“The first thing I ask myself when something doesn’t seem to be beautiful is why do I think it’s not beautiful. And very shortly you discover there is no reason.” — John Cage
When John Cage began experimenting with chance operations in the 40s, he was looking for a means of stripping intention and taste from the process of creating art. In the Western world the notion of “genius,” at least as it relates to artists and performers, is generally shaped by a psycho-historical method of decoding biography to discover the seed of ability. In the pre-modern world, it was taken for granted than an artist in full possession of his faculties, having taken care to hone his craft, could be compelled by divine will or religious mania to make a work of lasting value. After Freud and Nietzsche, we began to see our manias and urges as beginning and ending in the self. If the artist used to be a kind of Jacob, forever wrestling the angel into submission, now he is at best a lesser Hercules laboring to exorcise the demons of his parentage, or at worst a nebbish, fretting with his head in his hands and one foot in the analyst’s door.
Intention, mighty though it sounds, is always yoked to personality. One of the reasons that artists are so hesitant to discuss their ‘intentions’ is that any talk of intention pretty quickly boils down to I-like-this-I-don’t-like-that. Or, conversely, an artist talks at length about his intentions, parsing every feature of a finished work in terms of its relation to his ‘designs.’ This kind of talk, even when it is enlightening, is embarrassing. It debases the artist by highlighting his failures, it debases the work by stripping away every trace of mystery, and it debases the audience by forcing them into the role of shrinks or sleuths.

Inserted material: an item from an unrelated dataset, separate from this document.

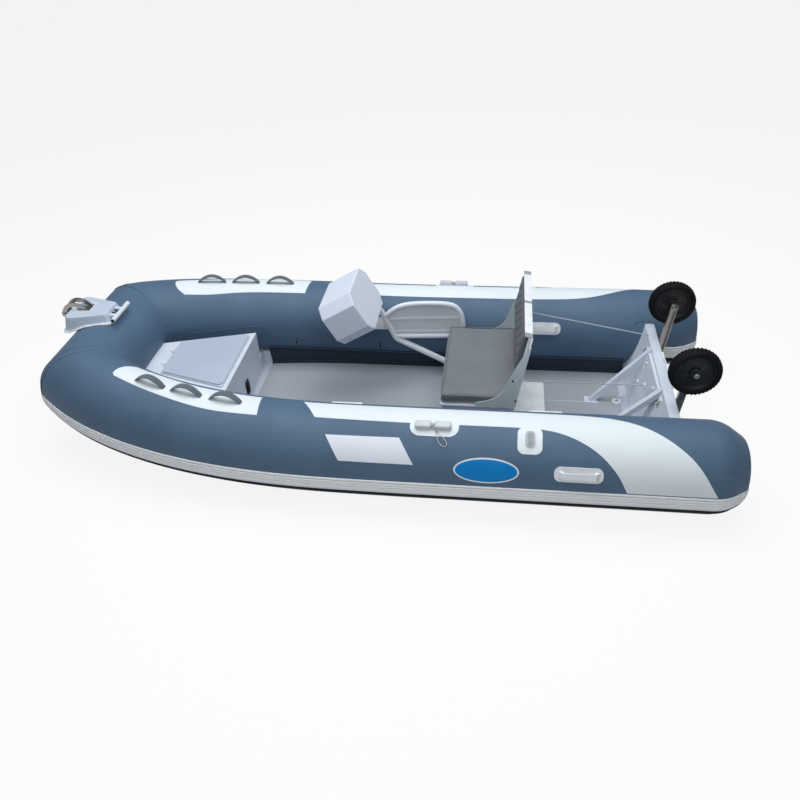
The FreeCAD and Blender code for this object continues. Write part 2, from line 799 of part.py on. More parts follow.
def make_cheek(y):
    """Flat bar on edge that arches out of the slot and down to the roller."""
    foot = Vector(step_slot_aft_x + cheek_width, y, step_top_z - step_slot_depth)
    crown = Vector(step_slot_front_x, y, step_top_z + cheek_rise - cheek_width / 2)
    end = Vector(roller_x, y, roller_z)
    spine = Part.Arc(foot, crown, end).toShape().Curve
    arcs = []
    for reach in (-cheek_width / 2, cheek_width / 2):
        share = 1 + reach / spine.Radius
        arcs.append(Part.Arc(*[spine.Center + (p - spine.Center) * share for p in (foot, crown, end)]).toShape())
    inner, outer = arcs
    ends = [Part.makeLine(inner.firstVertex().Point, outer.firstVertex().Point),
            Part.makeLine(inner.lastVertex().Point, outer.lastVertex().Point)]
    face = Part.Face(Part.Wire(Part.sortEdges([inner, outer] + ends)[0]))
    across = Vector(0, cheek_thickness, 0)
    return face.extrude(across).fuse(rod(end, end + across, cheek_width / 2))


def make_roller_bracket():
    reach = Vector(0, roller_half_gap + cheek_thickness + 4, 0)
    axis = Vector(roller_x, 0, roller_z)
    cheek = make_cheek(roller_half_gap)
    other = make_cheek(-roller_half_gap - cheek_thickness)
    base = box(step_slot_aft_x + 4, step_slot_front_x - 4, -roller_half_gap - cheek_thickness,
               roller_half_gap + cheek_thickness, step_top_z - step_slot_depth, step_top_z - step_slot_depth + 4)
    joint = joined([base, cheek, other, rod(axis - reach, axis + reach, roller_pin_radius)])
    return joint.cut(bow_step)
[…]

Then along comes Cage. Early in his apprenticeship Cage was warned off composing by his tutor and mentor Arnold Schoenberg. Schoenberg believed that Cage had no ear for harmony and that Cage, if he continued in his studies, would sooner or later arrive at an insurmountable wall. Cage’s response was and is a call to arms for every would-be artist since Pound and Picasso: “Then I will devote my life to beating my head against that wall.” If nothing’s new, then nothing’s old; whap your head against the wall and see what comes of it.
Inspired by Duchamp and the teachings of Zen Buddhism, Cage relied on the I Ching and other chance operations to compose—and I think compose is the right word—music that transcended his intentions. By moving his music outside of the sphere of his own likes and dislikes he created pieces that resembled acts of nature; the joy of creation, of manifesting one’s own will, was replaced by the simpler, sweeter joys of observation and surprise. Cage expected he would find the results interesting and he usually did. He did not create in order to reproduce what he liked, he created in order to find out what he liked. This was part of his project as an artist, to investigate his taste and temperament, and to cultivate an enormous openness. He wanted to put himself in the position of the child, for whom the newness of each experience makes it a potential site of joy.
“I have nothing to say,” Cage has said, “and I am saying it and that is poetry.” Is there any single statement that both typifies and defies the post-modernist problem with more heart and aplomb? Whatever his virtues as an artist and creator, there is no denying Cage’s bigness of will. He made his discipline a virtue in and of itself. Critics of Cage like to point out that his reliance on chance operations was so rigorous that it left ‘nothing to chance,’ a clever bit of mockery, but I still find Cage and his project to be breathtakingly courageous. This is the greater Hercules, the artist who labors absolutely to remove every last trace of intention from his art and leaves us puzzled but amused. The pieces that resulted were obsessive rather than systematic, hot rather than cold, and, paradoxically, as personal as a work of art can be.